* Short exercise:
Filter this data down to the lines that hold "body", and copy them.

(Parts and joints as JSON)
┄┄┄┄┄┄
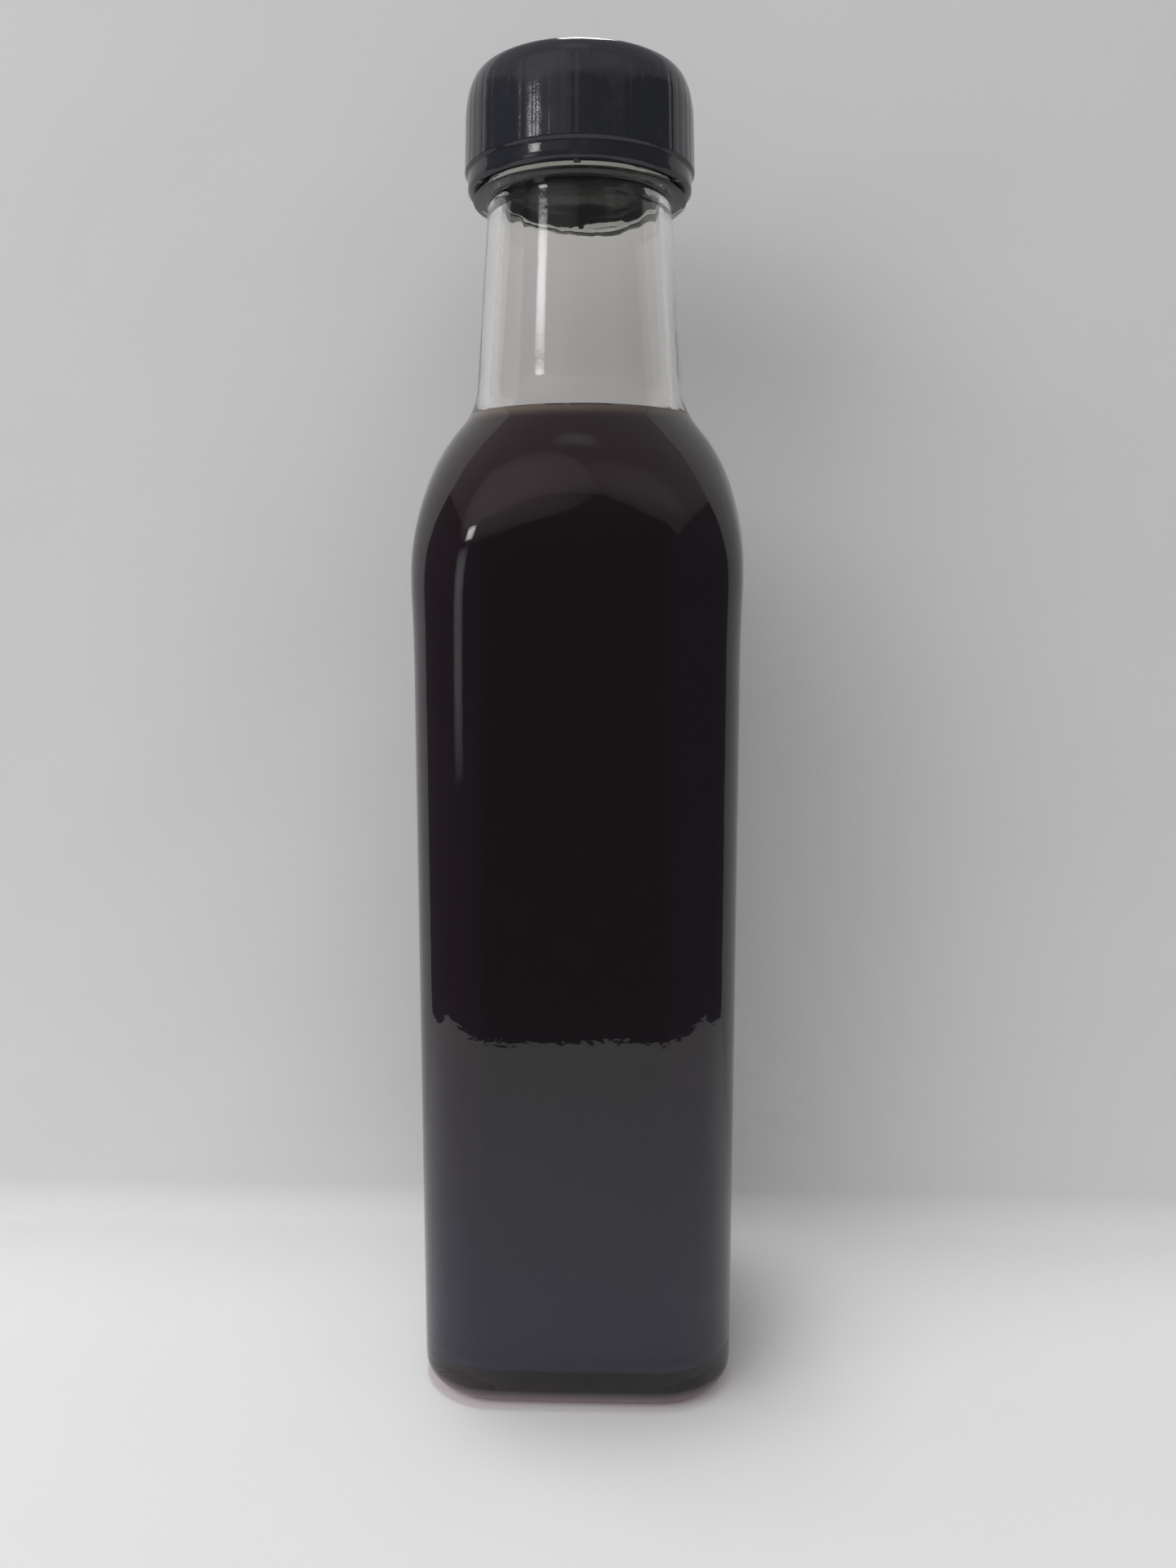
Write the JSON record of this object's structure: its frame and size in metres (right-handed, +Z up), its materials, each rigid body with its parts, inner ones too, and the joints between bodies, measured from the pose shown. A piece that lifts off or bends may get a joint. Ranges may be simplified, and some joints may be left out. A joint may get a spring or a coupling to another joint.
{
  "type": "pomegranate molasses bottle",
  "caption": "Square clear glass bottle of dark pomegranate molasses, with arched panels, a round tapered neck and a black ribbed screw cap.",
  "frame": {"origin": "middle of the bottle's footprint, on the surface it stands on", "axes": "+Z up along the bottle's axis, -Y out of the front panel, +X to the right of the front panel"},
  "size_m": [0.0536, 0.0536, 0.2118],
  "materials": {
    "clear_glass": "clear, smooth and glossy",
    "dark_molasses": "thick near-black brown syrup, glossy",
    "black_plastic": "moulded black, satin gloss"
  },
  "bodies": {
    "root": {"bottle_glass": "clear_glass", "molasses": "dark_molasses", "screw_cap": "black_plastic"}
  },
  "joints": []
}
┄┄┄┄┄┄
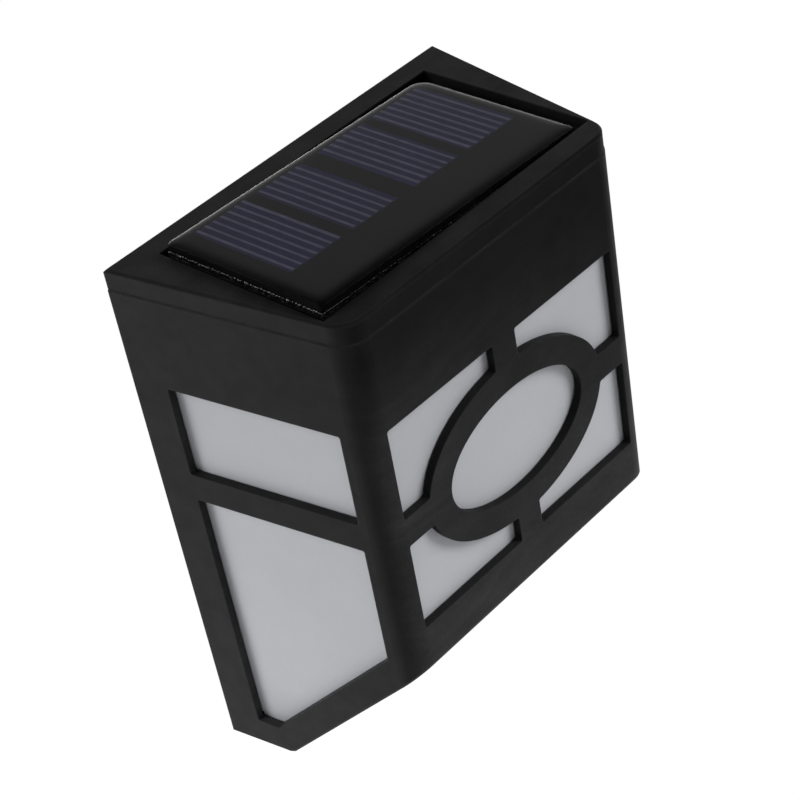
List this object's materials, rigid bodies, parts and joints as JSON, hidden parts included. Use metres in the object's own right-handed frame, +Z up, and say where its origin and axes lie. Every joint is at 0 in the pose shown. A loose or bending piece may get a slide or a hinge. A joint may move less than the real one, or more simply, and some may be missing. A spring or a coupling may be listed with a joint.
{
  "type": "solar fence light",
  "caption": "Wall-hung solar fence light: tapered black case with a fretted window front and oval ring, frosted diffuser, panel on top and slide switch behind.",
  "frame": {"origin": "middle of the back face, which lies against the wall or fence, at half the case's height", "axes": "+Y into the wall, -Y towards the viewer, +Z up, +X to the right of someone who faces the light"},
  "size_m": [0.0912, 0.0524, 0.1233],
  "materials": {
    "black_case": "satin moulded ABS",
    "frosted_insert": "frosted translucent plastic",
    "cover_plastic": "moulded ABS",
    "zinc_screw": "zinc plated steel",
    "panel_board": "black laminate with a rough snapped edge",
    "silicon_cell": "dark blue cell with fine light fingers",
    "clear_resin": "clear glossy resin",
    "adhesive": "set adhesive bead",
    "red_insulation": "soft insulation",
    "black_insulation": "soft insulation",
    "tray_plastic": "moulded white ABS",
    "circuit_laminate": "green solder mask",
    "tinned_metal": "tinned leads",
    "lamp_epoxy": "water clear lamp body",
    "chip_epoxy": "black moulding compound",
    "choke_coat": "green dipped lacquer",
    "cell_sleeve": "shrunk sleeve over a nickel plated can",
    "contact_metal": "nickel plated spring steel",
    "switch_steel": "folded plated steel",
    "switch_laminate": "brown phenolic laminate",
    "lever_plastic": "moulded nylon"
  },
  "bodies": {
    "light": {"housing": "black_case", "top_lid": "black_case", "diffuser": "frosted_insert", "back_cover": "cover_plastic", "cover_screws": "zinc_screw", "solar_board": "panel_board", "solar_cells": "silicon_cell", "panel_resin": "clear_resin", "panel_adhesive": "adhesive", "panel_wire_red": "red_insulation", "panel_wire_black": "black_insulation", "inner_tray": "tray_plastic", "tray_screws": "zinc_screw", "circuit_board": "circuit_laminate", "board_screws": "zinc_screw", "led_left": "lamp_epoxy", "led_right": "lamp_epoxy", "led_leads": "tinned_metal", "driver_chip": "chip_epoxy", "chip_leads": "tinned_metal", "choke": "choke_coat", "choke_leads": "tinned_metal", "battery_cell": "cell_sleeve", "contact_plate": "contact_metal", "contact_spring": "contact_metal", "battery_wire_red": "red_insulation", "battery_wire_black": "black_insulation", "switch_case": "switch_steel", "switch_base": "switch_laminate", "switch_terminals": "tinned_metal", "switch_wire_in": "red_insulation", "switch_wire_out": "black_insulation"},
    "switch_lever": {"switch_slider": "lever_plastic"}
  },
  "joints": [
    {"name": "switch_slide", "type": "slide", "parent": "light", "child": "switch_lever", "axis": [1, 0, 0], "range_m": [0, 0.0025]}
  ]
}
┄┄┄┄┄┄
* Problem solution:
Write the JSON record of this object's structure: its frame and size in metres (right-handed, +Z up), its materials, each rigid body with its parts, inner ones too, and the joints between bodies, measured from the pose shown. A piece that lifts off or bends may get a joint. Ranges may be simplified, and some joints may be left out. A joint may get a spring or a coupling to another joint.
    "lamp_epoxy": "water clear lamp body",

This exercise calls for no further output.